Fibromyalgia is a complex chronic condition which is characterized by widespread aches and pain. Suffers of this syndrome deal with the constant struggle to manage their lives through pain, exhaustion, and mental clarity. The medical community for a while have used tender points and widespread pain as a basis for diagnosis; however, that alone does not capture the essence of FM, multiple symptoms of which prominently include fatigue, sleep disturbance and cognitive dysfunction. (via) I describe it as feeling like I have the flu (body aches) all the time, and my entire body is just one big bruise. What makes it even harder is that most do not understand the condition, it’s causes, how exactly to diagnosis it, and even how to care for it.

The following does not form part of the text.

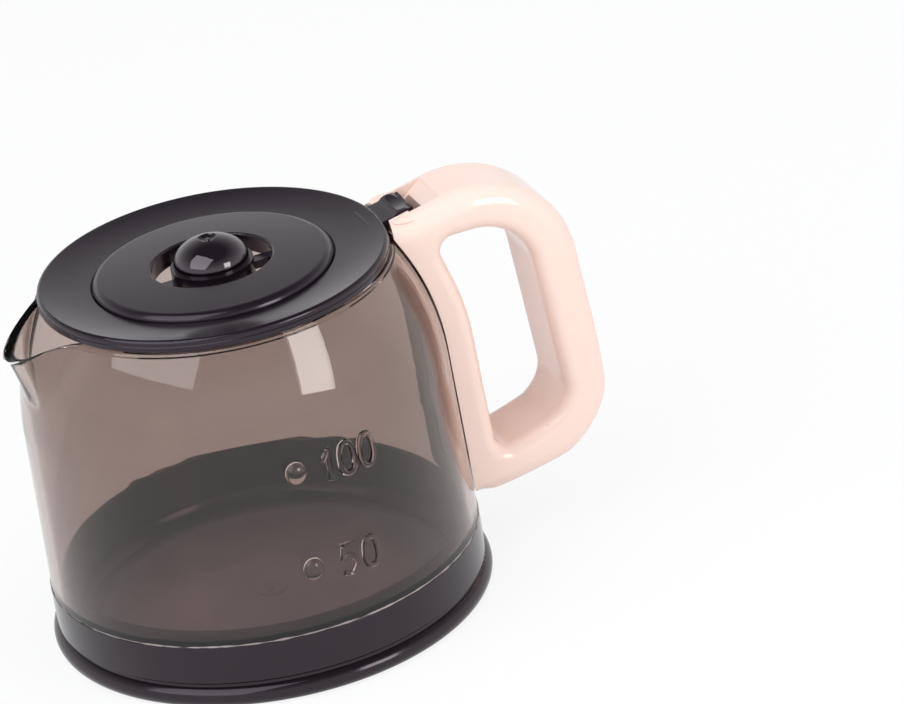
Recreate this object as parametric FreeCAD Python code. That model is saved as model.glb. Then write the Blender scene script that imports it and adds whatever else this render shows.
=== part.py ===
import FreeCAD, Part
import math
import os

from FreeCAD import Vector

# Toy coffee jug: a smoky clear body welded to a dark base cup, a cream handle, and a dark lid
# that swings on two trunnions between the handle's ears.
# Lengths are millimetres. Z is the jug's axis, the handle points along +X and the spout along -X.
# The origin is the centre of the flat foot, and everything mirrors about the XZ plane.

# Clear body: a slightly tapered wall that turns into a shoulder arc up to the rim
SEAM_Z = 10.4
SEAM_RADIUS = 33.85
SHOULDER_Z = 36.0
SHOULDER_RADIUS = 33.35
RIM_Z = 57.0
RIM_RADIUS = 27.8
BODY_WALL = 1.4

# Pouring spout: a wide V with a rounded keel that leans outwards
SPOUT_TIP_REACH = 36.1
SPOUT_ROOT_Z = 45.0
SPOUT_ROOT_REACH = 31.9
SPOUT_TIP_ROUND = 2.4
SPOUT_ROOT_ROUND = 6.5
SPOUT_MOUTH_WIDTH = 23.6
SPOUT_DIP = 3.0

# Base cup: band, foot bead, and a spigot that stands inside the clear wall
BAND_RADIUS = SEAM_RADIUS + 0.15
BAND_EDGE_ROUND = 0.2
BEAD_RADIUS = BAND_RADIUS + 0.85
BEAD_HEIGHT = 3.3
BEAD_FOOT_INSET = 1.0
GROOVE_HEIGHT = 0.5
GROOVE_DEPTH = 0.35
GROOVE_CHAMFER = 0.35
FLOOR_Z = 2.2
CUP_WALL = 1.35
SPIGOT_FIT = 0.08
SPIGOT_HEIGHT = 1.6
SPIGOT_CHAMFER = 0.3
FLOOR_FILLET = 3.6
FOOT_GROOVE_OUTER = 29.0
FOOT_GROOVE_INNER = 26.0
FOOT_GROOVE_DEPTH = 0.6
GATE_DIMPLE_RADIUS = 2.5
GATE_DIMPLE_DEPTH = 0.35
GATE_DIMPLE_SAG = 0.1
GATE_PIP_RADIUS = 0.62
GATE_PIP_TAPER = 0.17

# Handle: one moulding, an open D with a bar against the body and two hinge ears on top
HANDLE_WIDTH = 14.8
HANDLE_REACH = 58.9
HANDLE_BOTTOM_Z = 9.2
HANDLE_FRONT_TOP_Z = 58.7
HANDLE_TOP_SLOPE = 0.19
HANDLE_BOTTOM_SLOPE = 0.13
HANDLE_SIDE_LEAN = 0.085
GRIP_THICKNESS = 7.7
LOWER_ARM_THICKNESS = 7.0
UPPER_ARM_THICKNESS = 7.5
BAR_THICKNESS = 4.4
HANDLE_TOP_ROUND = 16.5
HANDLE_HEEL_ROUND = 11.0
HOLE_CORNER_ROUND = 2.2
HOLE_HEEL_ROUND = 5.5
OUTER_EDGE_ROUND = 3.4
HOLE_EDGE_ROUND = 2.4
HANDLE_GAP = 0.25
BAR_WAIST_RISE = 6.0
BAR_WAIST_ROUND = 40.0

# Rail moulded on the body, buried in a groove in the back of the handle
RAIL_WIDTH = 6.0
RAIL_PROUD = 1.6
RAIL_LOW_Z = 15.0
RAIL_HIGH_Z = 47.0
RAIL_FIT = 0.08

# Hinge
HINGE_X = 30.6
HINGE_Z = 57.6
TRUNNION_RADIUS = 1.5
TRUNNION_LENGTH = 1.5
TRUNNION_FIT = 0.05
TRUNNION_END_GAP = 0.2
LUG_WIDTH = 7.0
LUG_SIDE_GAP = 0.25
LUG_END_RISE = 2.25
LUG_END_REACH = 1.5
LUG_SADDLE = 0.45
LUG_SADDLE_TILT = 0.1
LUG_ROOT_OVERLAP = 2.8
LUG_ROOT_DROP = 0.35
LUG_BACK_SAG = 0.25
LUG_BARREL_RADIUS = 2.3
SLOT_CLEARANCE = 0.45
SLOT_END_GAP = 1.9
LEAD_GROOVE_DEPTH = 0.6
LEAD_GROOVE_SHARE = 0.8
LEAD_GROOVE_RISE_ANGLE = 38.0

# Lid ring
LID_RADIUS = 27.4
LID_THICKNESS = 1.9
LID_SEAT_GAP = 0.1
LID_EDGE_ROUND = 0.6
LID_EDGE_STEP = 0.1
LID_LOWER_CHAMFER = 0.2
LID_DISH_DEPTH = 1.1
LID_DISH_SAG = 0.15
LOCATING_RING_HEIGHT = 1.2
LOCATING_RING_WALL = 1.4
LOCATING_RING_GAP = 0.55
LOCATING_RING_CHAMFER = 0.3
SEAT_CHAMFER = 0.25
LEDGE_DROP = 0.6
LEDGE_WIDTH = 2.4
LEDGE_THICKNESS = 0.9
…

Fibromyalgia literally means pain in the muscles or fibrous tissue. If one breaks down the root of the word, this is what it means: fibro = from the Latin fibra “tissue”, my = from the Greek mus “muscle”, and algia = suffix denoting “pain,” from the Greek algos “pain,” algein “to feel pain,” of unknown origin. Related to alegein “to care about,” originally “to feel pain.”

Many patients see doctor after doctor, and become heavily in debt with medical bills, just trying to find an explanation of why they hurt all over. Many doctors, friends, and even family members tell them the pain is all in their head. It takes an average of 3-5 years for most people to get diagnosed today, according to National Fibromyalgia Association. It was not until 1990 that the American College of Rheumatology developed guidelines for classifying the syndrome. Even my mother experienced Fibromyalgia pain since the 1960s. My grandfather, who was a very prestigious and accomplished internist, specializing in pulmonology, had no idea how to diagnosis is daughter. It was not until 1992, when my mother read an article on Chronic Fatigue and Fibromyalgia in The Ladies Home Journal”, that she and her Rheumatologist had a name to call her pain. But, that was just the beginning of the battle.

There are two main tests doctors use to tell if patients are suffering from Fibromyalgia:

Tender Points* Chronic ( lasting longer that 3 months) pain which is located on both sides of the body (above and below the waist)

* The trigger/tender point test: Patients have at least 11 points on their body where occurring at muscle tendon junctions that when pressure is applied, it is overly painful. There are 18 specific points in total.

Along with the aches and pains of fibromyalgia, patients usually experience other complex medical problems, adding to the complexity of our understanding of the condition. Many symptoms of fibromyalgia are shared with many other intricate conditions or diseases, thus adding to even more confusion. And, no two FM suffers are the same.

Our understanding of fibromyalgia today:

It is estimated that about three to six percent of the general public have fibromyalgia, most of whom are women. Researchers are now also looking at how fibro suffers respond to pain. There is evidence that fibromyalgia patients’ brains are hypersensitive to pain, like their pain receptors have the volume always turned up.
pain-stimuli-responses-462“Researchers in 2002 reported that when the thumbs of fibromyalgia patients were pinched, their brain activity showed that they felt far more pain than a control group experiencing the same pressure. (DANIEL CLAUW)” source: health.com
Clinical research is also showing that fibromyalgia sufferers’ brain chemistry is off balance. The levels of dopamine, your body’s natural pain killer, are low or non-existent in a FM subject.

Other hormone levels like cortisol and neurotransmitters such as seratonin, a chemical responsible for your moods and levels of happiness are found to be abnormal in fibromyalgia patients, and could be a cause for their distorted ability to perceive pain, their sleep problems, and fatigue.

Where do we go from here?:

While there is no exact cure for fibromyalgia, pain and other symptoms can be managed. Through a multidisciplinary approach of including but not limited to western medicine, eastern medicine, diet, exercise, and forming a support network, fibromyalgia patients and their families can thrive in their lives in spite of fibro. New treatments and medical discoveries are revealed everyday. By learning to laugh, love, and never give up, FM sufferers will flourish in their lives with fibro.